Adam Weinstein has a fantastic and highly accurate article about why campaigns from all over the political spectrum continue to plagiarize despite being caught and shamed. This may or may not shock you but the reason political plagiarism keeps happening is because the both voters and the politicians want it to stay that way.
No fucking way you say? It's true.
In the past 15 years, I've worked on six political campaigns and worked for four politicians — two of them Members of Congress. Ripping off ideas and regurgitating are the only ways to keep getting re-elected, keep the donors happy, and keep the party happy. Venturing into the unknown, however desperately needed that is, is too risky. Despite all the vocal unhappiness from people like Weinstein, it's what the people want even though they say they don't want it. (Creepy, I know.)
Anyone who is a fan of a sports team is probably familiar with a very common quote: we won; they lost.

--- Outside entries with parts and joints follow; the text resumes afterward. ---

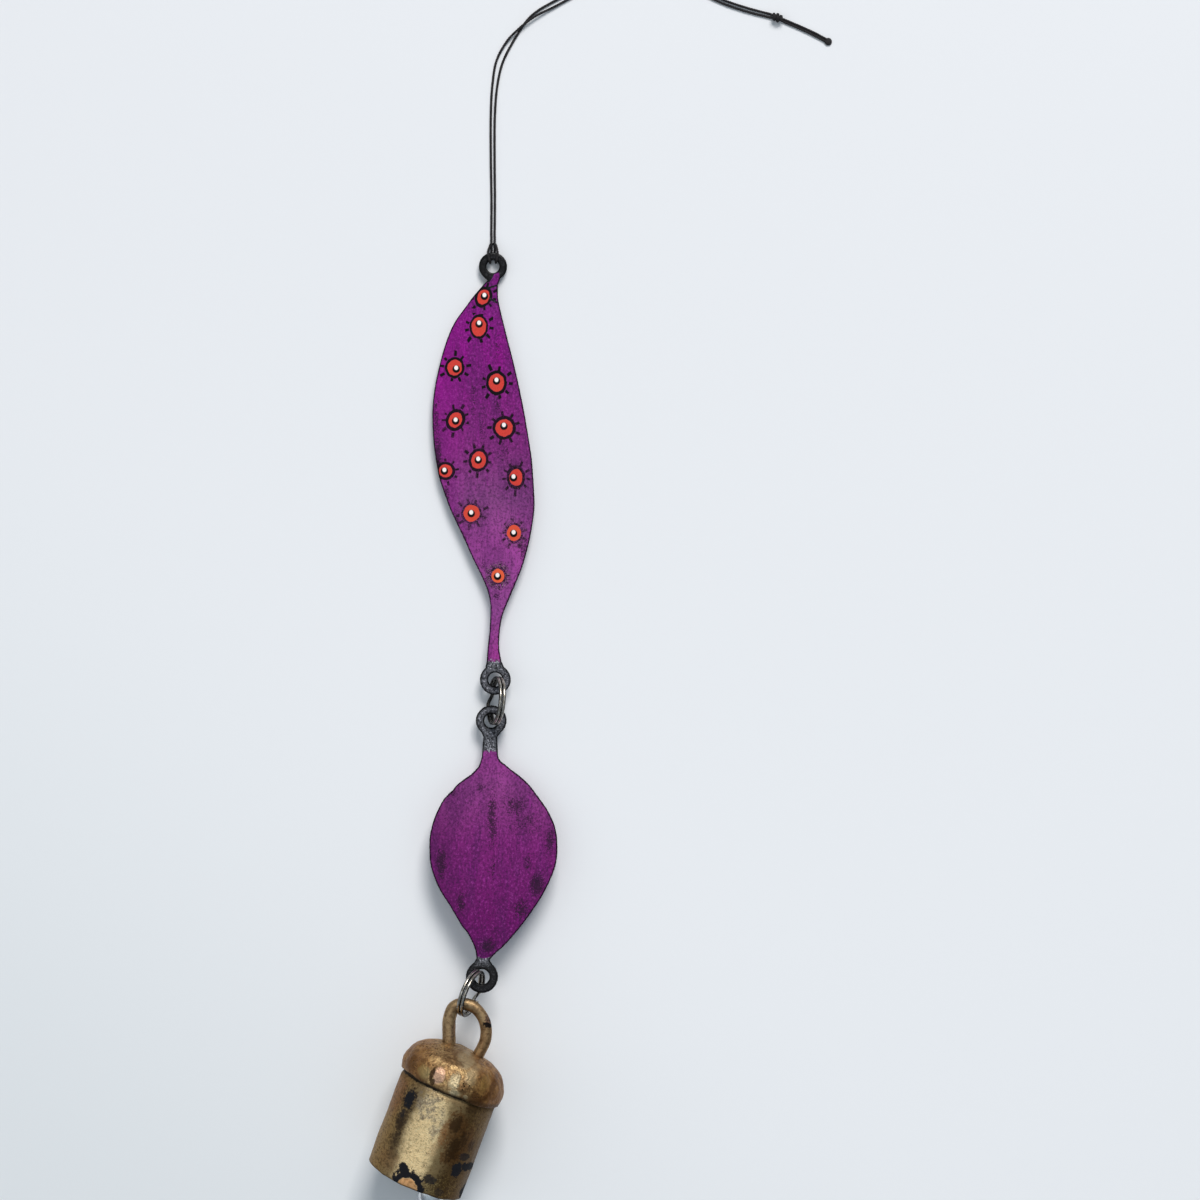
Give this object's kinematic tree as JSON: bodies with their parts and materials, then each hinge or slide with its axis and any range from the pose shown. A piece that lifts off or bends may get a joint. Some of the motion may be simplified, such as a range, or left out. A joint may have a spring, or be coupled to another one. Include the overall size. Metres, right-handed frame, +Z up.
{
  "type": "metal leaf wind chime",
  "caption": "Hanging chime: flat metal leaves joined by split rings, with a small brass bell and clapper below and a doubled cord loop above.",
  "frame": {"origin": "on the table under the middle of the leaves, rings and bell, with the cord left out", "axes": "+X to the right as seen from above, +Y along the chain towards the cord, +Z up from the table"},
  "size_m": [0.1471, 0.3919, 0.0335],
  "materials": {
    "cord": "thin twisted black cord",
    "upper_leaf_paint": "worn purple paint with black edges and rayed dots",
    "lower_leaf_paint": "worn purple paint with black edges",
    "ring_steel": "plated steel wire, slightly dulled",
    "bell_brass": "aged brass with dark patches",
    "cap_brass": "hammered and pitted aged brass",
    "bail_brass": "brown tarnished brass",
    "iron_wire": "plain iron wire",
    "bob_steel": "bright metal"
  },
  "bodies": {
    "cord": {"cord_hitch": "cord", "cord_strand_left": "cord", "cord_strand_right": "cord", "cord_end_knot": "cord", "cord_tail": "cord"},
    "upper_leaf": {"upper_leaf": "upper_leaf_paint"},
    "middle_ring": {"middle_split_ring": "ring_steel"},
    "lower_leaf": {"lower_leaf": "lower_leaf_paint"},
    "lower_ring": {"lower_split_ring": "ring_steel"},
    "bell": {"bell_body": "bell_brass", "bell_cap": "cap_brass", "bell_bail": "bail_brass", "clapper_staple": "iron_wire"},
    "clapper": {"clapper_hook": "iron_wire", "clapper_bob": "bob_steel"}
  },
  "joints": [
    {"name": "upper_leaf_swing", "type": "hinge", "parent": "cord", "child": "upper_leaf", "pos_m": [0.00898, 0.14734, 0.00198], "axis": [0, 0, 1], "range_deg": [-90, 90]},
    {"name": "middle_ring_swing", "type": "hinge", "parent": "upper_leaf", "child": "middle_ring", "pos_m": [0.00979, 0.01546, 0.00449], "axis": [0, 0, 1], "range_deg": [-90, 90]},
    {"name": "lower_leaf_tilt", "type": "hinge", "parent": "middle_ring", "child": "lower_leaf", "pos_m": [0.01013, 0.00884, 0.00773], "axis": [-0.9517, 0.0933, 0.2924], "range_deg": [-35, 90]},
    {"name": "lower_ring_swing", "type": "hinge", "parent": "lower_leaf", "child": "lower_ring", "pos_m": [0.00583, -0.07833, 0.01264], "axis": [0, 0, 1], "range_deg": [-60, 60]},
    {"name": "bell_tilt", "type": "hinge", "parent": "lower_ring", "child": "bell", "pos_m": [0.00253, -0.08304, 0.01722], "axis": [-0.8937, 0.3253, -0.309], "range_deg": [-60, 90]},
    {"name": "clapper_swing", "type": "hinge", "parent": "bell", "child": "clapper", "pos_m": [-0.00226, -0.10715, 0.01683], "axis": [0.6878, -0.282, 0.6689], "range_deg": [-29, 3]}
  ]
}
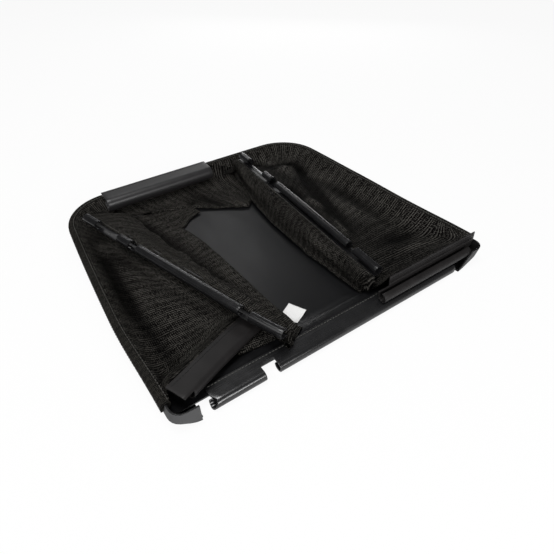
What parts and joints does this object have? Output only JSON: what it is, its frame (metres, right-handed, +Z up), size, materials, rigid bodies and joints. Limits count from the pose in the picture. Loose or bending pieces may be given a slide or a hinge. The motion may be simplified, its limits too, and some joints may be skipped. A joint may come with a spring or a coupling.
{
  "type": "mower grass collection bag",
  "caption": "Mesh grass collection bag with a moulded floor tray, folded flat without its wire frame, with extruded push-fit frame clips along its edges",
  "frame": {"origin": "centre of the bounding box in plan, on the ground plane under the floor tray", "axes": "X along the front edge, Y from the front edge to the rear rim, Z up from the ground; Z is the short direction of the folded bag"},
  "size_m": [0.4474, 0.4, 0.0436],
  "materials": {
    "tray_plastic": "semi-gloss black moulded plastic",
    "clip_plastic": "satin black extruded plastic",
    "binding_fabric": "black woven binding tape",
    "mesh_fabric": "near-black open woven mesh",
    "label_fabric": "white woven label, left bare"
  },
  "bodies": {
    "root": {"floor_tray": "tray_plastic", "rim_binding": "binding_fabric", "front_clip": "clip_plastic", "left_front_clip": "clip_plastic", "right_front_clip": "clip_plastic", "left_top_clip": "clip_plastic", "right_top_clip": "clip_plastic", "rear_top_clip": "clip_plastic", "left_wall_mesh": "mesh_fabric", "right_wall_mesh": "mesh_fabric", "rear_wall_mesh": "mesh_fabric", "care_label": "label_fabric"}
  },
  "joints": []
}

It's all about being part of a winning faction but distancing yourself from any negative consequences. Politics work the very same way.
Uncharted territory is very dangerous. If a politician has a plan targeted at eliminating the national deficit, it might sound attractive, but she won't get too many Congressional supporters initially. (If it looks too good to be true, then it probably is.)

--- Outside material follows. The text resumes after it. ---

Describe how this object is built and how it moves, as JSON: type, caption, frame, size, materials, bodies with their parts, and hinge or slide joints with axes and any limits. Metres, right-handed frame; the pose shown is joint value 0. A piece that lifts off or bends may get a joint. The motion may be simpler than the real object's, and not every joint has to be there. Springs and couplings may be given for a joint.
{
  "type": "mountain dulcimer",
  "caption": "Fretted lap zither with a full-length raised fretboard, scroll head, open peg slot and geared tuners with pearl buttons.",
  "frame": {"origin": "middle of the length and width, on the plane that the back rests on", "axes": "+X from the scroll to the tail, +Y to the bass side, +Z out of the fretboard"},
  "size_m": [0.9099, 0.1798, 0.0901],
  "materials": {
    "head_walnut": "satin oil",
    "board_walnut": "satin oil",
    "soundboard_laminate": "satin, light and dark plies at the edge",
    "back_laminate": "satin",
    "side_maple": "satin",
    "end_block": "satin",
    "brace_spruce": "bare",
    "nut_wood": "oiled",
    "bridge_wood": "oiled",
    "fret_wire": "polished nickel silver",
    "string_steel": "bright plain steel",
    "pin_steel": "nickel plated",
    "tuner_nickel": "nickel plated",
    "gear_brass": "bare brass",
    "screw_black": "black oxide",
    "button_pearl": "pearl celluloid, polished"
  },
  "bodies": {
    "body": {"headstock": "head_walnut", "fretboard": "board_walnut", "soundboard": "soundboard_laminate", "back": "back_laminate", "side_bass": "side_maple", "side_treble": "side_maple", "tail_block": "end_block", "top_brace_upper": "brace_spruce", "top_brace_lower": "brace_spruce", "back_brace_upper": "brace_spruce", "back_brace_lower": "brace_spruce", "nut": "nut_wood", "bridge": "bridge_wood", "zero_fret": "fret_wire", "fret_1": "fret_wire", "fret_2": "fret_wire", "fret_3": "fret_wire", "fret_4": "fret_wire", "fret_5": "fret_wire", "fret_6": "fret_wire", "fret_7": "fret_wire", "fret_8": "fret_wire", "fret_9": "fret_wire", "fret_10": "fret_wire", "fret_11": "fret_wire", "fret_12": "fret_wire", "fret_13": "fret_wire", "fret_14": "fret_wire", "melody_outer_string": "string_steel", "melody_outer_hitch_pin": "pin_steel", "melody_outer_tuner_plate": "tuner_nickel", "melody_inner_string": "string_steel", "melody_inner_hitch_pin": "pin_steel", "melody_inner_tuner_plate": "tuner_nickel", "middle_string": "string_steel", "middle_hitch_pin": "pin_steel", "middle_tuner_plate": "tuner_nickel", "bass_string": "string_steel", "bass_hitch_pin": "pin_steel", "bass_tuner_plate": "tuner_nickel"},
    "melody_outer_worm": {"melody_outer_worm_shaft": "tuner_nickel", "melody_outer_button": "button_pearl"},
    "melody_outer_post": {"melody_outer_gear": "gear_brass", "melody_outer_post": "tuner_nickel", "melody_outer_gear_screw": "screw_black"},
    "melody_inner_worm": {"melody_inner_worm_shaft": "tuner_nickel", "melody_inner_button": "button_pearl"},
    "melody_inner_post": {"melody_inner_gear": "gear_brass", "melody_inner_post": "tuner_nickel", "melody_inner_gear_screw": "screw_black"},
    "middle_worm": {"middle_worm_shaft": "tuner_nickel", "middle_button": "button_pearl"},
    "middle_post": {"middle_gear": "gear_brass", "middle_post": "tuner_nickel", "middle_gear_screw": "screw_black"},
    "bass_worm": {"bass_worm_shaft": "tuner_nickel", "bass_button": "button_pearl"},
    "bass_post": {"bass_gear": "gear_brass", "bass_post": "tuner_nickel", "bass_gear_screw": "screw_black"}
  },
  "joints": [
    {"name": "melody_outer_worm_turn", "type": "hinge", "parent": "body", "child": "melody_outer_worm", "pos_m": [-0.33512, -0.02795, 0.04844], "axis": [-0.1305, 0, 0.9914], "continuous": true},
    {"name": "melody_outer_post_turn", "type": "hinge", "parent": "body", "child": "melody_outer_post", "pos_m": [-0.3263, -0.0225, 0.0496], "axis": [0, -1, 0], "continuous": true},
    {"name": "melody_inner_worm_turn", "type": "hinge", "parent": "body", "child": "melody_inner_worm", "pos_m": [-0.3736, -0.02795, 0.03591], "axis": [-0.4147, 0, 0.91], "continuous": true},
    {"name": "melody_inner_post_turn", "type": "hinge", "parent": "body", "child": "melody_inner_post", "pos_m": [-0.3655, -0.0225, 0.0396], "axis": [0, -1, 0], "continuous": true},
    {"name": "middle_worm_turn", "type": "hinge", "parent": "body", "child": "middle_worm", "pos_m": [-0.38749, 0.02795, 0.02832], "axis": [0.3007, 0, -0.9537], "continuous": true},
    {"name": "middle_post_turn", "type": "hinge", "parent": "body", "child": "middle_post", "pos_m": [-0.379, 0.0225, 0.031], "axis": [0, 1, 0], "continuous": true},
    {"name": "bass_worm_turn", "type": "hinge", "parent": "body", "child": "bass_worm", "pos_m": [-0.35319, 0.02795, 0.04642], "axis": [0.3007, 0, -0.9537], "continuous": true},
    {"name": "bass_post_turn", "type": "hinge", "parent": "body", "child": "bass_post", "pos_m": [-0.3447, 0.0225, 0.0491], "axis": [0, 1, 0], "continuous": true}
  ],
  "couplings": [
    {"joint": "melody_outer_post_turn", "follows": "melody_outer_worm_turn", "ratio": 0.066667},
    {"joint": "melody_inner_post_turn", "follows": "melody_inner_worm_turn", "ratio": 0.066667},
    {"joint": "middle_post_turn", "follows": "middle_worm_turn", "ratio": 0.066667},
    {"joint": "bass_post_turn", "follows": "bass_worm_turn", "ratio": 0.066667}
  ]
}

Let's say this Member of Congress introduces the bill, and it passes. If the national debt goes away like she said it would, everyone will want a piece of that success. They'll all chime in that they were part of it from the very beginning. They'll claim to know the original bill sponsor back when she was unheard of. If the national debt triples instead, then everyone will be taking a public shit on that politician. Talking heads will wring their hands and say she should have known better. Other Members of Congress will lambaste her in floor speeches and Sunday morning talk shows. They'll tout the fact that they didn't support such a piece of shit idea because they're so damn smart.
Mistakes are ammunition for the next campaign season.
Keeping all those consequences in mind, I'm not surprised at all that politicians gravitate to what they know (polled campaign messages and packaged talking points) as opposed to trying to create their own stuff.
The other issue is the national party committees. Many campaigns are truly beholden to those two behemoths for money, staff, resources, and other support. If you don't stay on party message, not only do you risk losing your seat, but you risk neglect from the DNC/RNC. What's worse is that this pre-packaged messaging often comes from incompetent consultants, who don't know shit, but they get hired over and over again and they peddle the same campaign messages they had in the 1980s or whenver their respective party won control of a branch of government. (Fun fact in the Washington Post article: Mark Mellman, one of the consultants who are responsible for this BS, defends himself by saying that even though he lost some races, a presidential campaign still hired him. Yeah. The Kerry campaign.)
Voters are a fickle bunch. I learned a long time ago that voters will say they want one thing but data will show the opposite is what they really prefer. It's not on purpose or out of ignorance.
Campaign material is diluted and simplified down to about a sixth grade reading level so voters think that problems are a lot easier to solve than they actually are. Voters are also lead to believe issues exist in a silo when in reality some problems, like the labor rights and food production, are very much related to each other.
I totally understand why voters will say they don't feel like Congress is listening. Congress is listening. Congress is listening to the fact that you want bigger and better schools, more sidewalks, safer neighborhoods, lower college tuition, and paved roads but you want lower taxes at the same time. You think that because politicians tell you that's possible.
In addition to figuring out what voters really want (as opposed to what they say they want), and that data can change week to week, it's also about figuring how how they want it done. What do voters keep gravitating back to when polled? The same shit that someone else thought up because chances are good voters are already familiar with it. (See above.)
Voters aren't policymakers or policywonks. It's not their responsibility to sit in a room and think this shit up. What they inadvertently end up relying on is what consultants and politicians present to them during campaign season. (See above.)
Yes, Weinstein is right. It's like one giant turd-covered version of Groundhog Day. But that's how the system works, and its participants (consciously or subconsciously) really do want it to stay that way.